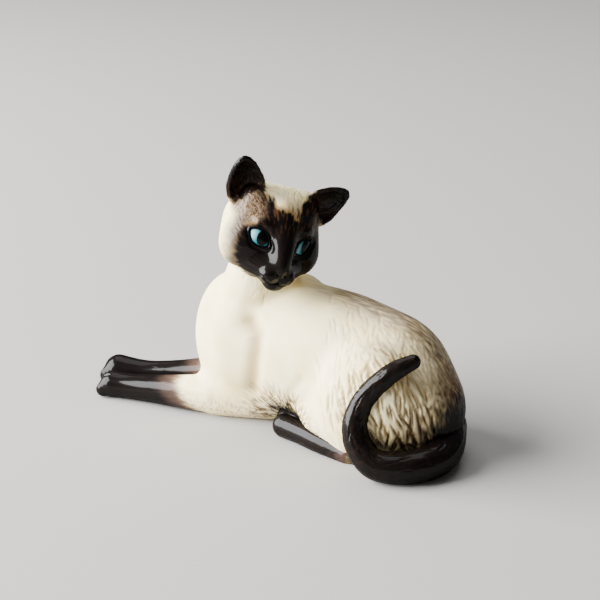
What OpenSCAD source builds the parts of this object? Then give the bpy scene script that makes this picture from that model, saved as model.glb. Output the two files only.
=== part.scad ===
// A lying cat, slip-cast in earthenware and glazed, with its head turned back over its shoulder.
// X runs from the forepaws to the rump, Y to the cat's right, Z up from the table.
// Every casting is luted to its neighbour on one shared face, as the potter joins them before firing.

/* [Trunk] */

// length of the trunk, breast to rump
trunk_l = 141; // [110:1:170]
// width across the breast
breast_w = 38; // [30:1:48]
// width across the ribs
rib_w = 50; // [40:1:62]
// width across the loin
loin_w = 54; // [42:1:66]
// width across the hips, haunches left out
hip_w = 52; // [42:1:64]
// height of the breast
breast_h = 71; // [58:1:80]
// height of the back over the ribs
rib_h = 71; // [58:1:82]
// height of the back over the loin
loin_h = 69; // [56:1:80]
// height of the back over the hips
hip_h = 64; // [52:1:76]
// height of the rump just above the tail
rump_h = 48; // [38:1:58]
// how far the trunk stands to the right of the tail's low curve
trunk_y = 6; // [2:0.5:10]

/* [Shoulders and haunches] */

// length of each shoulder
shoulder_l = 40; // [32:1:48]
// thickness of each shoulder
shoulder_w = 29; // [24:1:36]
// height of the near shoulder
shoulder_h = 69; // [56:1:78]
// height of the blade that shows behind the turned head
blade_h = 72; // [64:1:80]
// length of the near haunch
haunch_l = 60; // [48:1:72]
// thickness of the near haunch
haunch_w = 46; // [36:1:56]
// height of the near haunch
haunch_h = 57; // [46:1:66]
// length of the far haunch
far_haunch_l = 62; // [50:1:74]
// thickness of the far haunch
far_haunch_w = 36; // [30:1:44]
// height of the far haunch
far_haunch_h = 46; // [38:1:56]

/* [Neck] */

// thickness of the neck where it leaves the shoulders
neck_root_d = 38; // [32:1:46]
// thickness of the neck just under the head
neck_top_d = 30; // [26:1:36]
// height of the neck's root above the table
neck_root_z = 58; // [50:1:66]
// how far the neck leans back from root to head
neck_lean = 11; // [6:1:16]

/* [Head] */

// height of the middle of the skull above the table
head_z = 94; // [88:1:102]
// how far the face is turned round from the cat's left side
head_turn = 47; // [20:1:60]
// how far the head is tipped over sideways
head_tip = 17.5; // [0:0.5:30]
// how far the nose is lifted
head_lift = 3; // [-5:1:15]
// width of the skull
skull_w = 44; // [36:1:52]
// depth of the skull, front to back
skull_l = 42; // [36:1:50]
// height of the skull
skull_h = 38; // [32:1:46]
// width across the cheeks
cheek_w = 48; // [36:1:52]
// width of the muzzle
muzzle_w = 19; // [15:1:24]
// height of the muzzle
muzzle_h = 16; // [13:1:20]
// how far the nose stands in front of the middle of the skull
nose_reach = 27; // [24:1:32]
// distance between the middles of the eyes
eye_gap = 20.5; // [17:0.5:24]
// width of each eyeball
eye_d = 9; // [7:0.5:11]

/* [Ears] */

// height of each ear, root to tip
ear_h = 27; // [20:1:34]
// width of each ear at its root
ear_w = 21; // [16:1:26]
// thickness of the ear's shell
ear_t = 2.6; // [2:0.2:4]
// how far the tips stand out from the head's middle line
ear_spread = 28; // [22:1:34]
// depth of the hollow in the front of each ear
ear_cup = 3.2; // [2:0.2:5]

/* [Forelegs] */

// reach of the near foreleg in front of the breast
near_reach = 49; // [36:0.5:58]
// reach of the far foreleg in front of the breast
far_reach = 56; // [38:0.5:60]
// thickness of a foreleg at the elbow
elbow_d = 20; // [16:1:24]
// thickness of a foreleg behind the paw
wrist_d = 13; // [11:0.5:16]
// width of a forepaw
paw_d = 14.5; // [12:0.5:17]
// distance between the two forelegs at the elbows
elbow_gap = 19; // [16:1:24]

/* [Hind feet] */

// length of the near hind foot in front of the haunch
hind_l = 35; // [26:1:42]
// thickness of a hind foot
hind_d = 11; // [9:0.5:14]
// how far the far hind foot stands ahead of the near one
hind_step = 3; // [1:1:8]

/* [Tail] */

// thickness of the tail where it leaves the rump
tail_root_d = 19; // [15:0.5:22]
// thickness of the tail in its low curve
tail_mid_d = 14; // [12:0.5:17]
// thickness of the tail at its tip
tail_tip_d = 8; // [6:0.5:11]
// height of the tail's tip above the table
tail_tip_z = 52; // [42:1:58]
// length of the tail's loop along the haunch
tail_loop_l = 26; // [20:1:32]

/* [Casting] */

// thickness of the cast wall
wall = 4; // [3:0.25:5.5]
// width of the vent hole under the belly
vent_d = 8; // [5:0.5:12]

/* [Hidden] */

ivory = "#efe8d2";
seal = "#2a201b";

// stations along the trunk, from the breast (0) to the rump (1)
breast_x = -48;
function along(f) = breast_x + f * trunk_l;
rump_x = along(1);

// the whole cat is centred over the table by its forepaws and its rump
near_toe_x = breast_x - near_reach;
far_toe_x = breast_x - far_reach;
toe_x = min(near_toe_x, far_toe_x);
tail_bend_x = rump_x - 5.5;
tail_back_x = tail_bend_x + tail_root_d / 2;
shift_x = -(toe_x + max(rump_x, tail_back_x)) / 2;

// the tail's low curve stands outside the near haunch
haunch_y = trunk_y - 16;
tail_y = haunch_y - haunch_w / 2 - 3;
left_y = tail_y - tail_mid_d / 2;
right_y = trunk_y + 12 + far_haunch_w / 2;
shift_y = -(left_y + right_y) / 2;

// the head hangs from the top of the neck
neck_x = -17;
neck_top = [neck_x + neck_lean, trunk_y - 3, head_z - 5];
neck_root = [neck_x, trunk_y + 2, neck_root_z];
head_at = [neck_x + neck_lean + 2.3, trunk_y - 7.5, head_z];

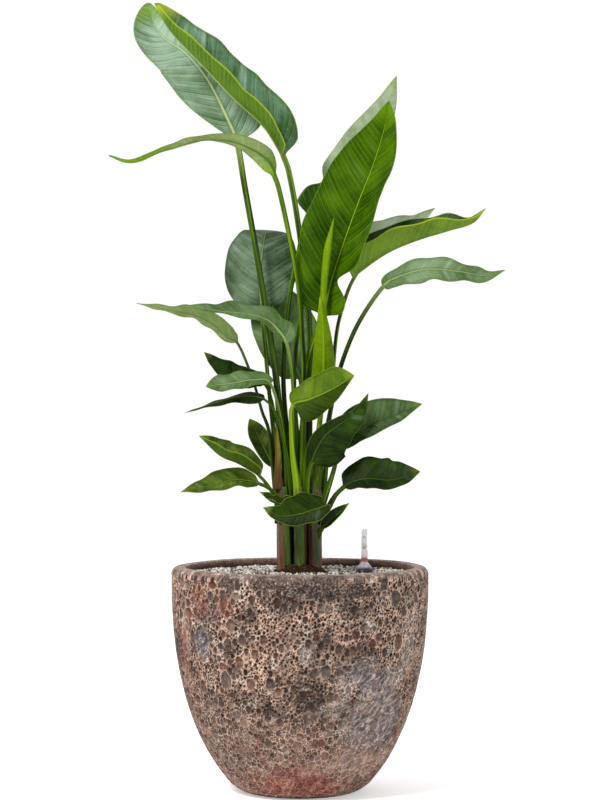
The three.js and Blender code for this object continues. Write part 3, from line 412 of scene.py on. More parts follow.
leaf("leaf_right_low_small", [[24, 392, -12], [29, 399, -17]], [[34, 408, -22], [46, 419, -27], [60, 432,
     -32], [77, 448, -36]], [-0.3, -0.9, 0.3], [12, 8], 20, 10, wide=0.4, taper=1.9, lobe=0, wave=[0.6, 2,
     0], girth=[2.6, 2.2], look="low", stem=-0.4)
leaf("leaf_right_dark", [[15.5, 416, -6.5], [12, 448, -14], [12, 482, -23]], [[17, 508, -30], [24, 528,
     -34], [38, 552, -38], [62, 571, -42], [86, 588, -46], [107, 620, -48]], [[0.1, -1, 0.1], [0.1, -1,
     0.2], [0.1, -1, 0.1]], [18, 45], [16, 8], [10, -14], wide=0.3, taper=1.15, lobe=0.2, wave=[1.5, 3, 0],
     girth=[2.8, 2.4], look="deep", stem=-0.4)
leaf("leaf_right_mid", [[26, 416, -12], [39, 457, -16], [53, 500, -19]], [[62, 534, -21], [96, 563, -24],
     [146, 584, -24], [191, 603, -22]], [0, -0.85, 0.5], [38, 19], [22, 10], [10, -10], wide=0.36,
     taper=2.1, lobe=0.2, wave=[1.5, 3, 0.2], girth=[3.2, 2.4], look="sheen", stem=-0.7)
leaf("leaf_right_low", [[29.5, 416, -4.5], [47, 446, -8], [55, 460, -11]], [[67, 472, -16], [80, 480, -20],
     [106, 486, -26], [146, 484, -32], [188, 497, -36]], [0, -0.8, 0.6], [37, 23], [10, 12], [4, 8],
     wide=0.46, taper=2.6, lobe=0, wave=[1.5, 4, 0], girth=[3, 2.2], look="deep", stem=-0.8)
leaf("leaf_young_boat", [[22, 416, 0], [25, 490, -11], [29, 555, -20]], [[33, 594, -25], [36, 640, -28],
     [37, 690, -30], [35, 735, -31], [31, 772, -29]], [0, 1, 0], 25, 12, 60, wide=0.3, taper=1.7, lobe=0,
     wave=[0, 1, 0], girth=[4.2, 4], look="young", swell=0.42, stem=0.3)

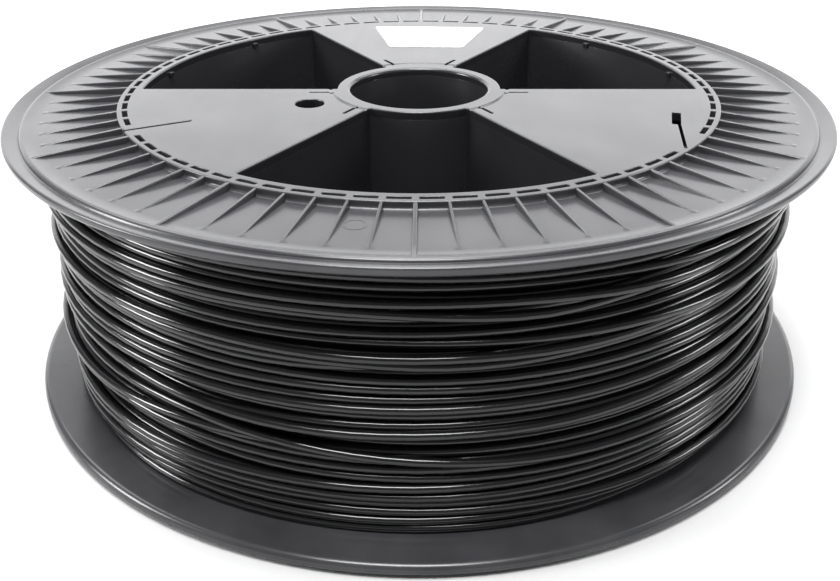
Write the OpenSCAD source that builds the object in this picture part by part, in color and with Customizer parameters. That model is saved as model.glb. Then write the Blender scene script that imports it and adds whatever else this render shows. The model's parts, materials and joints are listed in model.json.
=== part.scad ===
// Large filament spool: two ribbed flanges on a hollow core, wound full of filament.
// Millimetres, +Z along the spool's axis, origin where the axis meets the surface it stands on.

/* [Overall] */
// Outer diameter of both flanges
flange_d = 300; // [296:1:304]
// Width across the two hub faces
spool_w = 103; // [100:0.5:103]
// Depth of each flange, from its winding face to its hub face
flange_t = 5; // [4.8:0.1:5.5]

/* [Bore and drive] */
// Diameter of the spindle bore
bore_d = 52; // [50.5:0.5:53]
// Chamfer on each mouth of the bore
bore_chamfer = 0.75; // [0.3:0.05:1]
// Wall of the bore tube
bore_wall = 5; // [4:0.1:5.5]
// Diameter of the driving hole
drive_hole_d = 10.5; // [10:0.1:11]
// Distance of the driving hole from the axis
drive_hole_r = 44.5; // [44:0.1:45]
// Direction of the driving hole in the top flange, in degrees
drive_hole_a = 207.5; // [200:0.5:214]

/* [Hub] */
// Thickness of the solid hub sectors and of the collar
hub_t = 3; // [2.8:0.1:3.2]
// How far each sector's edge stands back from its radial line
edge_inset = 2.2; // [1.5:0.1:3]
// Thickness of the six webs inside the core
web_t = 2; // [1.5:0.1:2.5]
// Depth of the ring groove round the bore
groove_depth = 0.5; // [0.3:0.1:1]
// Width of the latch windows beside the sector edges
window_w = 1.1; // [1:0.1:1.6]
// Length of the latch windows
window_len = 9; // [7:0.5:11]

/* [Drum and collar] */
// Outer diameter of the winding drum
drum_d = 214.8; // [212:0.2:216]
// Wall of the winding drum
drum_wall = 2.4; // [2:0.1:3]
// Outer diameter of the collar ring
collar_d = 222.8; // [222:0.2:226]
// Wall of the collar ring
collar_wall = 1.9; // [1.7:0.1:2.1]
// Thickness of the bridges between the drum ring and the collar ring
bridge_t = 2.2; // [1.6:0.1:3]

/* [Ribs and rim] */
// Number of radial ribs, every one at an equal pitch
rib_count = 72; // [60, 72, 84]
// Thickness of the twelve long ribs
long_rib_t = 1.6; // [1.2:0.1:2]
// Thickness of the short, tapering ribs
short_rib_t = 1.2; // [0.8:0.1:1.6]
// Diameter at which the short ribs run out
short_rib_d = 276; // [260:1:280]
// Thickness of the flange's web
plate_t = 2.4; // [2.2:0.1:3]
// Height of the rim's outer lip above the winding face
lip_h = 3.4; // [3.2:0.1:3.8]
// Height of the rim's inner shoulder above the winding face
shoulder_h = 3.2; // [3:0.1:3.4]

/* [Filament end slits] */
// Width of the straight slit
slit_w = 1.4; // [1.2:0.1:2.4]
// Direction of the straight slit, in degrees
slit_a = 207; // [206:0.5:209]
// Distance of the straight slit's inner end from the axis
slit_start_r = 88; // [80:1:95]
// Width of the thin slit that leaves the keyhole
key_slit_w = 1; // [0.8:0.1:1.4]
// Width of the keyhole
key_w = 3; // [2.8:0.1:4]
// Length of the keyhole
key_len = 13; // [8:0.5:14]

/* [Winding and label] */
// Outer diameter of the wound filament
winding_d = 276; // [240:1:284]
// Thickness of the paper label
label_t = 0.15; // [0.1:0.05:0.2]

/* [Hidden] */
$fn = 120;

black_plastic = [0.09, 0.09, 0.1];
rim_r = flange_d / 2;
bore_r = bore_d / 2;
tube_r = bore_r + bore_wall;
drum_r = drum_d / 2;
drum_inner_r = drum_r - drum_wall;
collar_r = collar_d / 2;
slot_gap = 0.3;                         // between the drum's outer wall and the pockets
slot_inner_r = drum_r + slot_gap;
slot_outer_r = collar_r - collar_wall;
slot_mid_r = (slot_inner_r + slot_outer_r) / 2;
seat = flange_t - hub_t;                // depth at which the core's ends sit in a flange
core_z = hub_t;                         // lower end of the core
core_h = spool_w - 2 * hub_t;
winding_gap = 0.2;                      // play between the filament and each flange
pitch = 360 / rib_count;
long_every = rib_count / 12;
slot_len = slot_mid_r * pitch * PI / 180 - bridge_t;
flip_axis = [cos(30), sin(30), 0];      // turning the flange over this axis keeps the sectors in line
sector_centres = [90, 210, 330];
opening_centres = [30, 150, 270];
half_sector = 30;
overlap = 0.6;                          // how far joined features run into each other

// Rim section
rim_fn = 180;                           // segments round the web and the rim
foot_r = 2.2;                           // rounding of the rim at the winding face
lip_r = 0.8;                            // rounding of the outer lip
lip_arc = [0, 108];                     // directions between which the lip is round
valley_r = rim_r - 5;                   // shallow ring valley between the lip and the shoulder
valley_h = 2.1;
shoulder_r = rim_r - 6.8;
shoulder_round = 1.5;                   // rounding of the shoulder
shoulder_arc = [15, 98];                // directions between which the shoulder is round
slope_start_r = rim_r - 12.5;           // where the web starts to rise to the shoulder
arc_steps = 8;

// Ribs
rib_root = 1;                           // how deep a rib stands in the web
rib_drop = 0.15;                        // how far a rib's inner end stays below the hub face
run_out = 2;                            // how far a short rib carries on inside the web
long_rib_drop = 0.2;                    // how far a long rib's outer end stays below the shoulder

// Keyhole and its slit, which runs out between the drum ring and the collar ring
key_place = [89.8, -37.4];
key_a = 78;                             // direction of the keyhole's length
key_slit_end = [86.2, -67.6];
key_slit_a = atan2(key_slit_end[1], key_slit_end[0]) + 360;

// Pockets left solid where a slit crosses the collar
closed_slots = [floor(slit_a / pitch), floor(key_slit_a / pitch), floor(key_slit_a / pitch) + 1];

// Tabs that locate the flange inside the drum
tab_count = 12;
tab_start_a = 15;
tab_t = 1;
tab_w = 2.4;
tab_drop = 1;                           // how far a tab hangs below the core's end
tab_play = 0.05;                        // between a tab and the drum's inner wall

groove_r = 33.5;
groove_w = 1.6;
window_start_r = 32;
window_inset = 4;

// Label on the sector at 90 degrees, as two radii and two directions
label_r = [62, 99.5];
label_a = [72.7, 102.4];

function polar(r, a) = [r * cos(a), r * sin(a)];

function arc(centre, r, from, to) =
    [for (i = [0:arc_steps]) centre + polar(r, from + (to - from) * i / arc_steps)];

// Half section of the annular web and the rim, from the collar outwards
function plate_section() = concat(
    [[drum_r, 0]],
    arc([rim_r - foot_r, foot_r], foot_r, -90, 0),
    arc([rim_r - lip_r, lip_h - lip_r], lip_r, lip_arc[0], lip_arc[1]),
    [[valley_r, valley_h]],
    arc([shoulder_r, shoulder_h - shoulder_round], shoulder_round, shoulder_arc[0], shoulder_arc[1]),
    [[slope_start_r, plate_t], [drum_r, plate_t]]
);

// One open hub sector: 60 degrees with its edges stood back, between bore tube and drum
module opening_2d(a) {
    rotate(a)
        intersection() {
            difference() {
                circle(r = drum_inner_r);
                circle(r = tube_r);
            }
            translate([-edge_inset / sin(half_sector), 0])
                polygon([[0, 0], polar(rim_r, -half_sector), polar(rim_r, half_sector)]);
        }
}

// Places its child at the six sector edges, with +X outwards and +Y into the solid sector
module at_sector_edges() {
    for (c = sector_centres, side = [0, 1])
        rotate(c)
            mirror([0, side, 0])
                rotate(-half_sector)
                    children();
}

module slots_2d() {
    for (i = [0:rib_count - 1])
        if (len(search(i, closed_slots)) == 0)
            rotate((i + 0.5) * pitch)
                translate([slot_mid_r, 0])
                    square([slot_outer_r - slot_inner_r, slot_len], center = true);
}

module straight_slit_2d() {
    rotate(slit_a)
        translate([slit_start_r, -slit_w / 2])
            square([collar_r - slit_start_r + overlap, slit_w]);
}

module keyhole_2d() {
    translate(key_place)
        rotate(key_a)
            square([key_len, key_w], center = true);
    start = key_place - polar(key_len / 2, key_a) + polar((key_w - key_slit_w) / 2, key_a - 90);
    run = key_slit_end - start;
    reach = norm(run) + overlap;
    translate(start)
        rotate(atan2(run[1], run[0]))
            translate([-overlap, -key_slit_w / 2])
                square([reach, key_slit_w]);
}

// Hub sectors, bore ring and collar in plan
module hub_2d() {
    difference() {
        circle(r = collar_r);
        circle(r = bore_r);
        for (a = opening_centres)
            opening_2d(a);
        slots_2d();
        rotate(drive_hole_a)
            translate([drive_hole_r, 0])
                circle(d = drive_hole_d);
        straight_slit_2d();
        keyhole_2d();
        at_sector_edges()
            translate([window_start_r, edge_inset + window_inset])
                square([window_len, window_w]);
    }
}

module tube(outer_r, inner_r, height) {
    linear_extrude(height = height)
        difference() {
            circle(r = outer_r);
            circle(r = inner_r);
        }
}

// Side outline of a rib, as [radius, height] points, from the collar out to the radius end
function rib_outline(end, end_top) =
    let (foot = plate_t - rib_root, start = collar_r - overlap)
    [[start, foot], [end, foot], [end, end_top], [start, flange_t - rib_drop]];

// A radial plate from a side outline of [radius, height] points
module rib(outline, thickness) {
    rotate([90, 0, 0])
        linear_extrude(height = thickness, center = true)
            polygon(outline);
}

module ribs() {
    short_fall = (flange_t - rib_drop - plate_t) / (short_rib_d / 2 - collar_r + overlap);
    for (i = [0:rib_count - 1])
        rotate(i * pitch)
            if (i % long_every == 0)
                rib(rib_outline(shoulder_r, shoulder_h - long_rib_drop), long_rib_t);
            else
                rib(rib_outline(short_rib_d / 2 + run_out, plate_t - run_out * short_fall),
                    short_rib_t);
}

module locating_tabs() {
    inner = drum_inner_r - tab_t;
    outer = drum_inner_r - tab_play;
    low = seat - tab_drop;
    top = seat + tab_t;
    for (i = [0:tab_count - 1])
        rotate(tab_start_a + i * 360 / tab_count)
            rib([[inner, low], [outer, low], [outer, seat], [drum_inner_r + overlap, seat],
                 [drum_inner_r + overlap, top], [inner, top]], tab_w);
}

// One flange, winding face at z = 0 and hub face at z = flange_t
module flange() {
    difference() {
        union() {
            rotate_extrude($fn = rim_fn)
                polygon(plate_section());
            translate([0, 0, seat])
                linear_extrude(height = hub_t)
                    hub_2d();
            ribs();
            locating_tabs();
        }
        translate([0, 0, flange_t - bore_chamfer])
            cylinder(h = bore_chamfer + overlap, r1 = bore_r, r2 = bore_r + bore_chamfer + overlap);
        translate([0, 0, flange_t - groove_depth])
            tube(groove_r + groove_w / 2, groove_r - groove_w / 2, groove_depth + overlap);
    }
}

module flange_top() {
    color(black_plastic)
        translate([0, 0, spool_w - flange_t])
            flange();
}

module flange_bottom() {
    color(black_plastic)
        translate([0, 0, flange_t])
            rotate(180, flip_axis)
                flange();
}

module winding_drum() {
    color(black_plastic)
        translate([0, 0, core_z])
            tube(drum_r, drum_inner_r, core_h);
}

module bore_tube() {
    color(black_plastic)
        translate([0, 0, core_z])
            tube(tube_r, bore_r, core_h);
}

// A web under one sector edge: webs 1 and 2 flank the first solid sector, and so on round
module radial_web(number) {
    centre = sector_centres[floor((number - 1) / 2)];
    color(black_plastic)
        translate([0, 0, core_z])
            linear_extrude(height = core_h)
                rotate(centre)
                    mirror([0, (number - 1) % 2, 0])
                        rotate(-half_sector)
                            intersection() {
                                difference() {
                                    circle(r = drum_inner_r);
                                    circle(r = tube_r);
                                }
                                translate([0, edge_inset])
                                    square([rim_r, web_t]);
                            }
}

module filament_winding() {
    color([0.04, 0.04, 0.04])
        translate([0, 0, flange_t + winding_gap])
            tube(winding_d / 2, drum_r, spool_w - 2 * (flange_t + winding_gap));
}

module label() {
    color("white")
        translate([0, 0, spool_w])
            linear_extrude(height = label_t)
                polygon([polar(label_r[0], label_a[0]), polar(label_r[1], label_a[0]),
                         polar(label_r[1], label_a[1]), polar(label_r[0], label_a[1])]);
}

flange_top();
flange_bottom();
winding_drum();
bore_tube();
radial_web(1);  // radial_web_1
radial_web(2);  // radial_web_2
radial_web(3);  // radial_web_3
radial_web(4);  // radial_web_4
radial_web(5);  // radial_web_5
radial_web(6);  // radial_web_6
filament_winding();
label();
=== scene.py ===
"""A large filament spool: two ribbed flange mouldings on a hollow core, full of thick filament.

Everything is in metres, in the CAD frame: +Z along the spool's axis, origin on the floor below it.
Sizes that the frame gives are read from it, and the rest are named below.
"""
import json
import math

import bmesh
import bpy
import numpy as np
from mathutils import Matrix, Vector
from mathutils.geometry import delaunay_2d_cdt


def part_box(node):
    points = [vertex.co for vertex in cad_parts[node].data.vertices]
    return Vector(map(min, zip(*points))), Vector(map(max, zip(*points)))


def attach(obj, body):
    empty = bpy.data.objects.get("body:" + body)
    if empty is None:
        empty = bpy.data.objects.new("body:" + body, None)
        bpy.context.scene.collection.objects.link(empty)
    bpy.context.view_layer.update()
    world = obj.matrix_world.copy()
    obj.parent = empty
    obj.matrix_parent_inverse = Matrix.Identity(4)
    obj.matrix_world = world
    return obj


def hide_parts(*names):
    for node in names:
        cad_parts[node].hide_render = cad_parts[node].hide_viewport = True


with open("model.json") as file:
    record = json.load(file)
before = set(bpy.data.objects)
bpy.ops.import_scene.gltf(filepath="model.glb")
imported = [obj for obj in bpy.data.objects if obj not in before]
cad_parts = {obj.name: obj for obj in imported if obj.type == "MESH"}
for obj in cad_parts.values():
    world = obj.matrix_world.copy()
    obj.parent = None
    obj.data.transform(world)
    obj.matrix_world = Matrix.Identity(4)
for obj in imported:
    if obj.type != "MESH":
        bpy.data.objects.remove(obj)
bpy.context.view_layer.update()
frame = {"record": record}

MM = 0.001
TURN = 2 * math.pi

# ------------------------------------------------------------------ sizes from the frame
MOUNTS = {mount["name"]: mount for mount in frame["record"]["mounts"]}
FLANGE_LOW, FLANGE_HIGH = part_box("flange_top")
RIM_R = (FLANGE_HIGH.x - FLANGE_LOW.x) / 2
FLANGE_T = FLANGE_HIGH.z - FLANGE_LOW.z
SPOOL_W = FLANGE_HIGH.z
BORE_R = MOUNTS["bore"]["dims"]["r_mm"] * MM
TUBE_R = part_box("bore_tube")[1].x
DRUM_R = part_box("winding_drum")[1].x
CORE_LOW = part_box("winding_drum")[0].z
CORE_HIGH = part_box("winding_drum")[1].z
WINDING_LOW, WINDING_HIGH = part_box("filament_winding")
LABEL_LOW, LABEL_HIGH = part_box("label")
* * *
■ Required task ■
Reproduce the lines exactly, from the line that contains "flange_top();" through the line that contains "from mathutils.geometry import", and nothing more.

■ Result ■
flange_top();
flange_bottom();
winding_drum();
bore_tube();
radial_web(1);  // radial_web_1
radial_web(2);  // radial_web_2
radial_web(3);  // radial_web_3
radial_web(4);  // radial_web_4
radial_web(5);  // radial_web_5
radial_web(6);  // radial_web_6
filament_winding();
label();
=== scene.py ===
"""A large filament spool: two ribbed flange mouldings on a hollow core, full of thick filament.

Everything is in metres, in the CAD frame: +Z along the spool's axis, origin on the floor below it.
Sizes that the frame gives are read from it, and the rest are named below.
"""
import json
import math

import bmesh
import bpy
import numpy as np
from mathutils import Matrix, Vector
from mathutils.geometry import delaunay_2d_cdt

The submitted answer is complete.